The paper evaluates the performance of TBM-PSK in two scenarios:

• Single-User AWGN Channel:

  • Performance: TBM-PSK was compared against non-binary Multiplicatively Repeated LDPC (MR-LDPC) codes and finite blocklength bounds.
  • Finding: TBM-PSK operates several dB away from the theoretical bound and MR-LDPC codes in a single-user setting.
  • Implication: This confirms that TBM is not optimized as a single-user code for AWGN channels; its design trade-offs favor multi-user interference resilience over single-user efficiency.

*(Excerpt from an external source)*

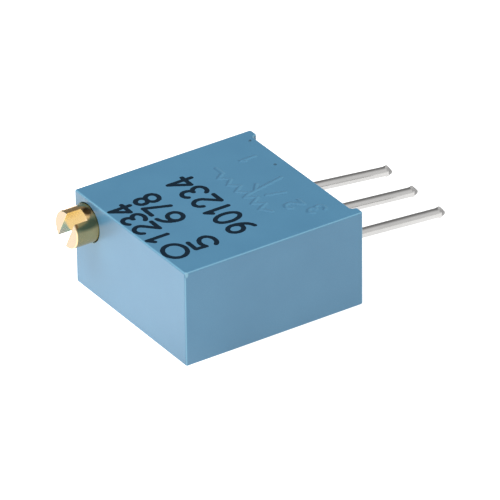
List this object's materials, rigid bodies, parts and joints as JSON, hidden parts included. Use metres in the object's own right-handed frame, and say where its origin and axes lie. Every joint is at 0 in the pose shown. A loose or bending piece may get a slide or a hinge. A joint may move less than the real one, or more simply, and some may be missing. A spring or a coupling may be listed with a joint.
{
  "type": "trimmer potentiometer",
  "caption": "Square sealed multi-turn trimmer with a slotted brass screw on one end, a worm drive inside and in-line wire terminals opposite.",
  "frame": {"origin": "middle of the back face, on which the part lies", "axes": "+X from the screw end to the terminals, +Y across the body towards the screw's side, +Z out of the marked face"},
  "size_m": [0.0177, 0.0094, 0.005],
  "materials": {
    "housing_plastic": "fine satin moulded thermoplastic, blue",
    "brass": "turned, bright",
    "silicone": "smooth, black",
    "nylon": "moulded, natural",
    "contact_alloy": "bright spring strip",
    "alumina": "fired ceramic, white",
    "cermet": "fired resistive ink, black",
    "conductor": "fired silver-palladium ink",
    "tinned_wire": "hot-tinned, bright",
    "solder": "reflowed, bright",
    "epoxy": "cast, slightly wavy, blue"
  },
  "bodies": {
    "case": {"housing": "housing_plastic", "substrate": "alumina", "resistive_track": "cermet", "collector_track": "conductor", "end_pad_1": "conductor", "end_pad_3": "conductor", "terminal_1": "tinned_wire", "terminal_2": "tinned_wire", "terminal_3": "tinned_wire", "solder_1": "solder", "solder_2": "solder", "solder_3": "solder", "potting": "epoxy"},
    "screw": {"adjust_screw": "brass", "o_ring": "silicone"},
    "rotor": {"rotor": "nylon", "wiper": "contact_alloy"}
  },
  "joints": [
    {"name": "screw_turn", "type": "hinge", "parent": "case", "child": "screw", "pos_m": [-0.00622, 0.00361, 0.00377], "axis": [1, 0, 0], "range_deg": [-4500, 4500]},
    {"name": "rotor_turn", "type": "hinge", "parent": "case", "child": "rotor", "pos_m": [-0.0005, 0, 0.00377], "axis": [0, 0, 1], "range_deg": [-150, 150]}
  ],
  "couplings": [
    {"joint": "rotor_turn", "follows": "screw_turn", "ratio": 0.033333}
  ]
}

• Multi-User Non-Coherent Fading Channel:

  • Setup: Simulations were run with $N_r=5$ receive antennas and varying numbers of active users ($K_a = 1, 5, 10, 15$) using a 4-PSK constellation.
  • Finding: The Per-User Probability of Error (PUPE) remained almost constant as the number of active users increased from 1 to 15.
  • Implication: TBM-PSK combined with vM-BP decoding exhibits strong robustness to inter-user interference. It successfully maintains performance even under heavy load, validating its suitability for URA and establishing it as a scalable foundation for Parallel Interference Cancellation receivers.

5. Significance

This work fundamentally shifts the understanding of Tensor-Based Modulation from a purely algebraic signal processing technique to a structured algebraic coding scheme.

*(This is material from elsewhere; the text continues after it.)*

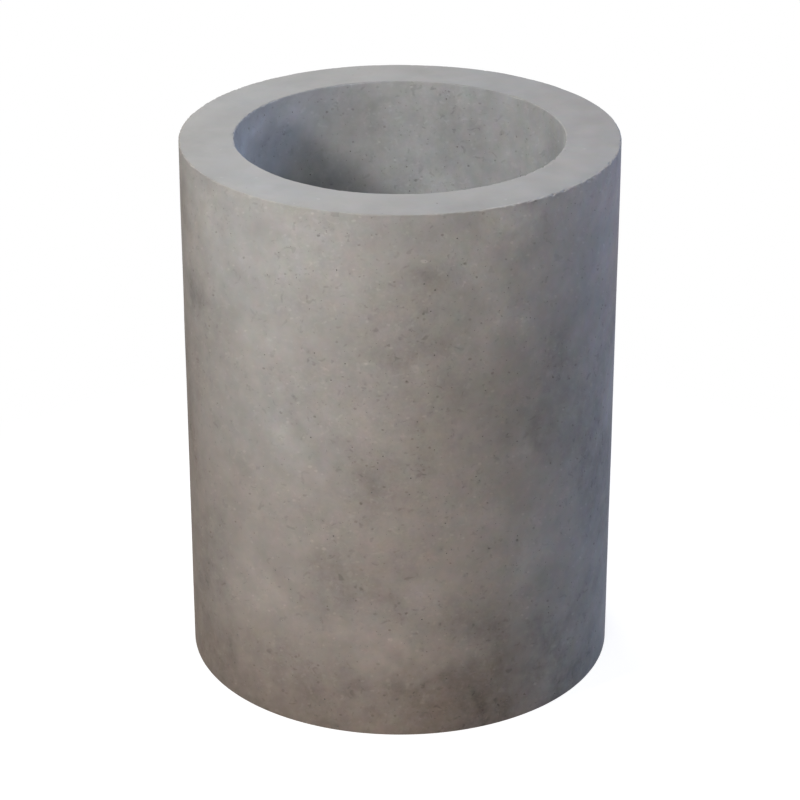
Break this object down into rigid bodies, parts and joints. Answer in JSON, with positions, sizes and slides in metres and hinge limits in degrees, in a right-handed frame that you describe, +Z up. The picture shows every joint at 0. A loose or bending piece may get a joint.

• Theoretical Unification: It unifies tensor decompositions with non-binary coding theory, allowing researchers to apply decades of coding theory tools (e.g., generator matrices, systematic forms, factor graphs) to TBM.
• Practical Design: By identifying TBM as a shortened systematic code, the paper provides a clear path for designing efficient encoders and decoders.
• Scalability for 6G/URA: The results confirm that TBM is uniquely suited for the "massive connectivity" requirements of future networks (6G), where thousands of devices may access the channel simultaneously without coordination. The ability to handle strong interference without performance degradation makes it a prime candidate for unsourced random access protocols.